Some of retina's light-sensing cells may have ancient roots
Scientists at Johns Hopkins Medicine say they have identified what may be an ancient light-sensing mechanism in modern mouse retinal cells.
"Some evolutionary biologists have proposed that ancient organisms may have had two separate light-response mechanisms that coexisted in a single photoreceptor, and through evolution, these two mechanisms separated into different cell types. Our research seems to provide evidence that photoreceptors containing both light-sensing mechanisms may still exist in modern mammals," says King-Wai Yau, Ph.D., a professor of neuroscience at the Johns Hopkins University School of Medicine. In a report of their experiments in mice published Oct. 18 in Cell, the scientists say they focused their research on light-sensing cells that govern so-called "non-image forming" vision.
"When we think about vision, we tend to associate it with seeing an image, such as a person's face. But light also has other effects, such as making our pupils constrict in bright light to limit its intensity on our retina or helping us overcome jet lag when traveling across time zones," says Yau, who also is a professor of ophthalmology at Johns Hopkins Wilmer Eye Institute.
Such non-image forming vision, Yau says, is controlled by a subgroup of ganglion cells that reside in the retina of many, most likely all, mammals, including humans. These cells, called intrinsically photosensitive retinal ganglion cells (ipRGCs), are photoreceptors, much like the more familiar rods and cones, and there are five subtypes of them, M1 through M5.
In a bid to understand the biochemical pathway that ipRGCs use to respond to light, Yau and his colleagues first looked to the anatomy of other photoreceptors.
Most photoreceptors have either a kind of tail called cilium or a tufted protrusion called microvilli. The photoreceptors that sport a cilium or cilia on their surface use an intracellular chemical called cyclic nucleotide to respond to light. Other photoreceptors that are speckled with microvilli use, instead, an enzyme called phospholipase C to respond to light. Until now, the two pathways had not been found to coexist in a single photoreceptor.
It turns out that ipRGCs have no cilia or microvilli, so scientists had no anatomical clue to which pathway they use to respond to light. But in research published in 2011 by Yau's team, they found that the M1 subtype of ipRGCs uses the phospholipase C pathway.
For the current work, Yau and his team focused on subtypes M2 and M4 of ipRGCs to determine if they used the same biochemical pathway as M1 cells.

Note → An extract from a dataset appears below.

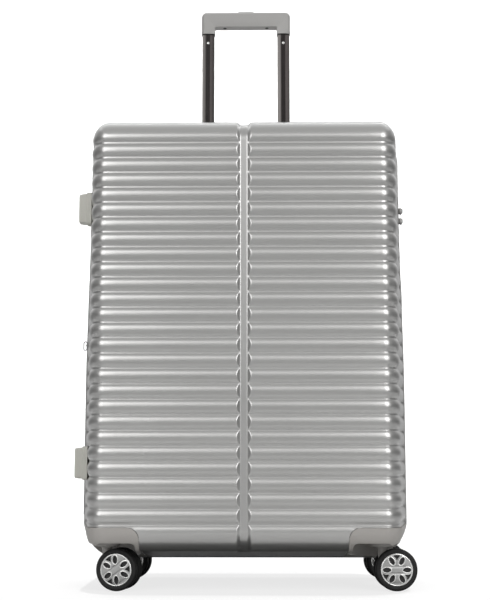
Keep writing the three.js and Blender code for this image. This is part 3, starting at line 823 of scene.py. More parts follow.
def caster(k):
    sx = -1 if "left" in k else 1
    sy = -1 if "front" in k else 1
    yaw = math.radians(YAWS[k])
    trail = Vector((math.cos(yaw), math.sin(yaw), 0))
    axle = Vector((-math.sin(yaw), math.cos(yaw), 0))
    sw = Vector((sx * SWX, sy * SWY, 0))
    centre = sw + trail * 20 + Vector((0, 0, 32))
    # the swivel plate, its neck and the web between the wheels
    plate = lathe("f1", [(0, 66.3), (17.5, 66.3), (19.8, 67.2), (20.8, 68.6), (20.8, 71.4), (20.2, 72.2), (14, 72.4), (13.6, 73.0), (7.6, 73.0),
                         (6.0, 73.6), (6.0, 87.2), (5.2, 88.0), (0, 88.0)], sw, (0, 0, 1), 56, M_FORK, 35)
    outline = [(-6.4, 67.5), (-6.7, 56), (-5.2, 47), (-1.5, 37), (5.0, 28), (13.0, 22.6), (20.5, 21.0), (27.5, 23.6), (31.6, 29.5), (31.4, 37),
               (27, 45), (21, 51.0), (17.5, 57), (16.6, 67.5)]
    rings = []
    for h, inset in ((-4.2, 0.9), (-3.9, 0.35), (-3.3, 0.0), (3.3, 0.0), (3.9, 0.35), (4.2, 0.9)):
        c = (12.0, 46.0)
        ring_pts = []
        for t, z in outline:
            d = math.hypot(t - c[0], z - c[1])
            f = (d - inset) / d
            p = sw + trail * (c[0] + (t - c[0]) * f) + axle * h
            ring_pts.append((p.x, p.y, c[1] + (z - c[1]) * f))
        rings.append(ring_pts)
    web = loft("f2", rings, M_FORK, 40)
    neck = lathe("f3", [(0, 52), (5.2, 52), (7.4, 55), (8.2, 60), (9.4, 64.5), (11.5, 66.8), (0, 66.8)], sw + trail * 1.0, (0, 0, 1), 40, M_FORK, 40)
    boss = lathe("f4", [(3.3, -4.75), (7.4, -4.75), (8.0, -4.2), (8.0, 4.2), (7.4, 4.75), (3.3, 4.75)], centre, axle, 40, M_FORK, 35)
    fork = join("caster_fork_" + k + "_body", [plate, web, neck, boss])
    put(fork, "caster_fork_" + k, slot="guard")
    ax = lathe("caster_axle_" + k + "_pin", [(0, -14.8), (2.4, -14.8), (3.15, -14.1), (3.15, 14.1), (2.4, 14.8), (0, 14.8)], centre, axle, 32, M_STEEL, 35)
    put(ax, "caster_axle_" + k, slot="steel")
    for x, s in (("a", -1), ("b", 1)):
        c = centre + axle * (11.55 * s)
        out = axle * s
        tyre = lathe("tyre_" + k + "_" + x + "_tread", TYRE, c, out, 96, M_TYRE, 42)
        put(tyre, "tyre_" + k + "_" + x, slot="tyre")
        # the drum behind the cap is near-black: black plastic plus painted shade in the window pockets
        drum = lathe("h1", [(3.35, -5.6), (8, -5.6), (8.6, -4.6), (22.0, -4.6), (23.4, -5.7), (25.05, -5.7), (25.05, 4.2), (24.0, 4.2), (23.2, 3.1), (3.35, 3.1)],
                     c, out, 72, M_HUB_POCKET_SHADE, 35)
        rot = math.radians(TURN[k]) if x == "a" else math.radians(TURN[k] + 23)
        obs = [drum]
        for i, (v, f) in enumerate(place_cap(CAP, c + out * 4.55, out, rot)):
            # the cap face takes the hub silver; the raised ring and rims take the paler copy, a painted highlight
            o = new_mesh("h%d" % (i + 2), v, f, M_HUB if i == 0 else M_HUB_RIM_PAINTED_HIGHLIGHT)
            smooth_shade(o, 40)
            obs.append(o)
        hub = join("wheel_hub_" + k + "_" + x + "_cap", obs)
        put(hub, "wheel_hub_" + k + "_" + x, slot="hub")


for k in ("front_left", "front_right", "rear_left", "rear_right"):
    caster(k)


# ------------------------------------------------------------------ trolley
def grip_outline(io, ii):
    r = 9.0
    pts = [(-80 + io, 959)]
    for k in range(9):
        t = math.pi - math.pi / 2 * k / 8
        pts.append((-80 + r + (r - io) * math.cos(t), 1000 - r + (r - io) * math.sin(t)))
    for k in range(9):
        t = math.pi / 2 - math.pi / 2 * k / 8
        pts.append((80 - r + (r - io) * math.cos(t), 1000 - r + (r - io) * math.sin(t)))
    pts += [(80 - io, 959), (56 + ii, 959), (56 + ii, 968.6 + ii), (54.6 - ii * 0.2, 970 + ii), (-54.6 + ii * 0.2, 970 + ii), (-56 - ii, 968.6 + ii), (-56 - ii, 959)]
    return [(x, z + 2.6 + (1.4 if 965 < z < 980 else 0)) for x, z in pts]


def grip_body():
    half, ro, ri = 9.5, 6.5, 1.3
    ds = [0, 0.25, 0.7, 1.3, 2.1, 3.2, 4.6, 6.5]
    rings = []
    for s in (-1, 1):
        for d in (ds if s < 0 else ds[::-1]):
            io = ro - math.sqrt(max(0.0, ro * ro - (ro - d) ** 2))
            io = min(io, 4.6)
            ii = 0.0 if d >= ri else ri - math.sqrt(max(0.0, ri * ri - (ri - d) ** 2))
            rings.append([(x, TROLLEY_Y + s * (half - d), z) for x, z in grip_outline(io, ii)])
    return loft("grip_core", rings, M_GRIP, 30)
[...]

To do this, the Johns Hopkins scientists genetically engineered mice to remove molecular components in the phospholipase C pathway. If M2 and M4 cells also used the phospholipase C pathway, disrupting the pathway would hamper the cells' ability to respond to light.
No matter how the scientists disrupted the phospholipase C pathway, however, M4 cells still responded to light without a reduction in the size of response, and M2 cells responded by about half as much as control mice. So, M2 cells seem to use, in part, the phospholipase C pathway, but M4 cells hardly use it.
"That prompted us to search for an alternative pathway the cells might be using," says Zheng Jiang, Ph.D., a research associate who works in Yau's laboratory.
In their search, according to Jiang, they found one biochemical pathway involving HCN channels, that, when disrupted, almost completely blocked the intrinsic light response in M4 cells and partly blocked it in M2 cells. Thus, M2 cells were using both the phospholipase C and the newly found HCN-channel pathway, and M4 cells seemed to mostly use the HCN pathway.
HCN channels, which stands for hyperpolarization-activated and cyclic nucleotide-gated channel, are found also in mammalian heart cells, acting as a pacemaker to set heart rate.
The observation that M2 cells use two biochemical pathways for light response suggests a primordial link, say the researchers, harkening back to the proposal by evolutionary biologists that the earliest photoreceptor may contain both mechanisms in the same cell.
Yau says this phenomenon likely exists in the retinas of humans, as well.
Other scientists who performed experiments and contributed to the study include Wendy W.S. Yue, Lujing Chen and Yanghui Sheng of Johns Hopkins.
Funding for the study was provided by the National Institutes of Health (EY014596), the António Champalimaud Vision Award, Portugal, a NARSAD Young Investigator Grant and a HHMI International predoctoral fellowship.